Polychrony for formal refinement-checking in a system-level design methodology

Abstract

The productivity gap incurred by the rising complexity of system-on-chip design have necessitated newer design paradigms to be introduced based on system-level design languages. A gating factors for widespread adoption of these new paradigms is a lack of formal tool support of refinement based design. A system level representation may be refined manually (in absence of adequate behavioral synthesis algorithms and tools) to obtain an implementation, but proving that the lower level representation preserves the correctness proved at higher level models is still an unsolved problem. We address the issue of formal refinement proofs between design abstraction levels using the concepts of polychronous design. Refinement of synchronous high-level designs into globally asynchronous and locally synchronous architectures is formally supported in this methodology. The polychronous (i.e. multiclocked) model of the SIGNAL design language offers formal support for the capture of behavioral abstractions for both very high-level system descriptions (e.g.
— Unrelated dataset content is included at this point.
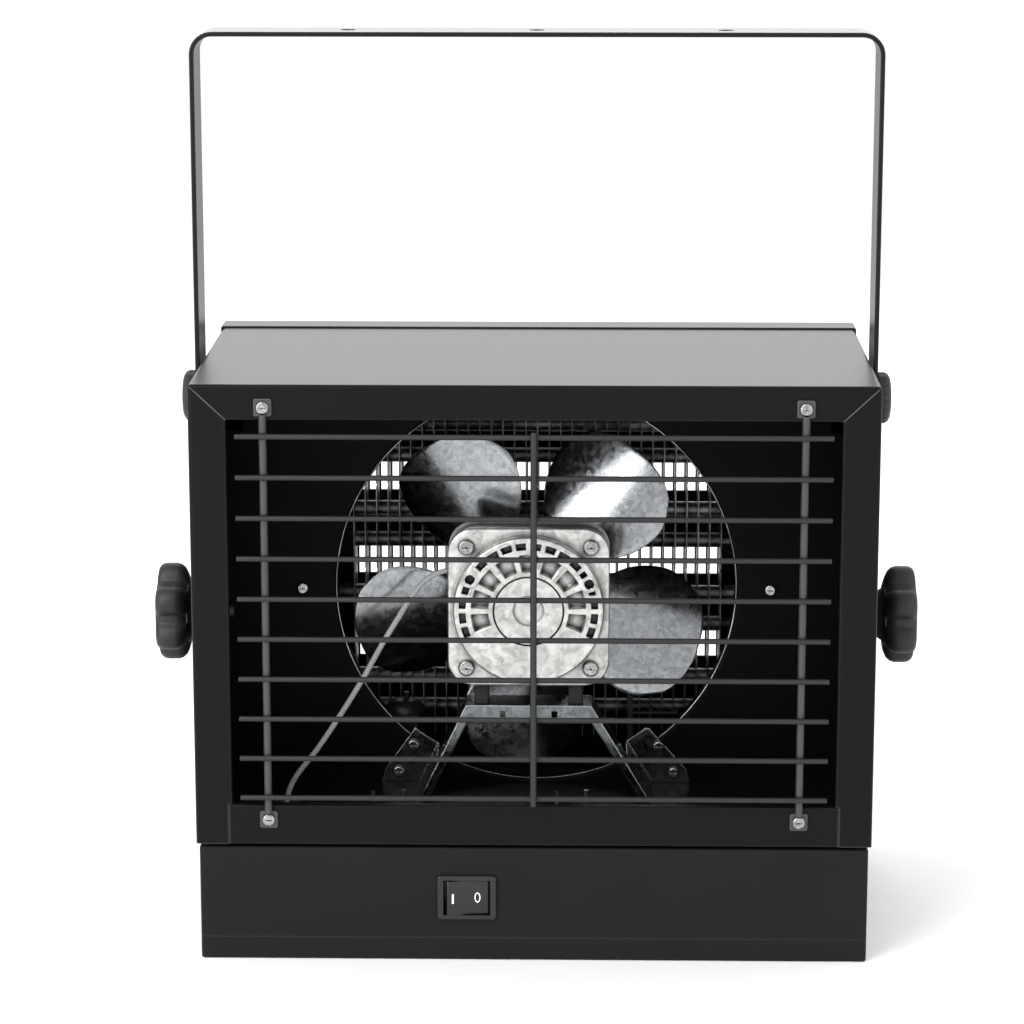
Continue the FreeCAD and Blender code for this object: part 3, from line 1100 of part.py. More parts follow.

SYSTEMC/SPEcC,) and behavioral-level IP components (e.g. VHDL). Its platform, polychrony, provides models and methods for a rapid, refinement-based, integration and a formal conformance-checking of GALS hardware/software architectures. We demonstrate the effectiveness of our approach by the experimental, comparative, case study of an even-parity checker design in SPEcC. It highlights the benefits of the formal models, methods and tools provided in polychrony, in representing functional, architectural, communication and implementation abstractions of the design, and the successive refinements.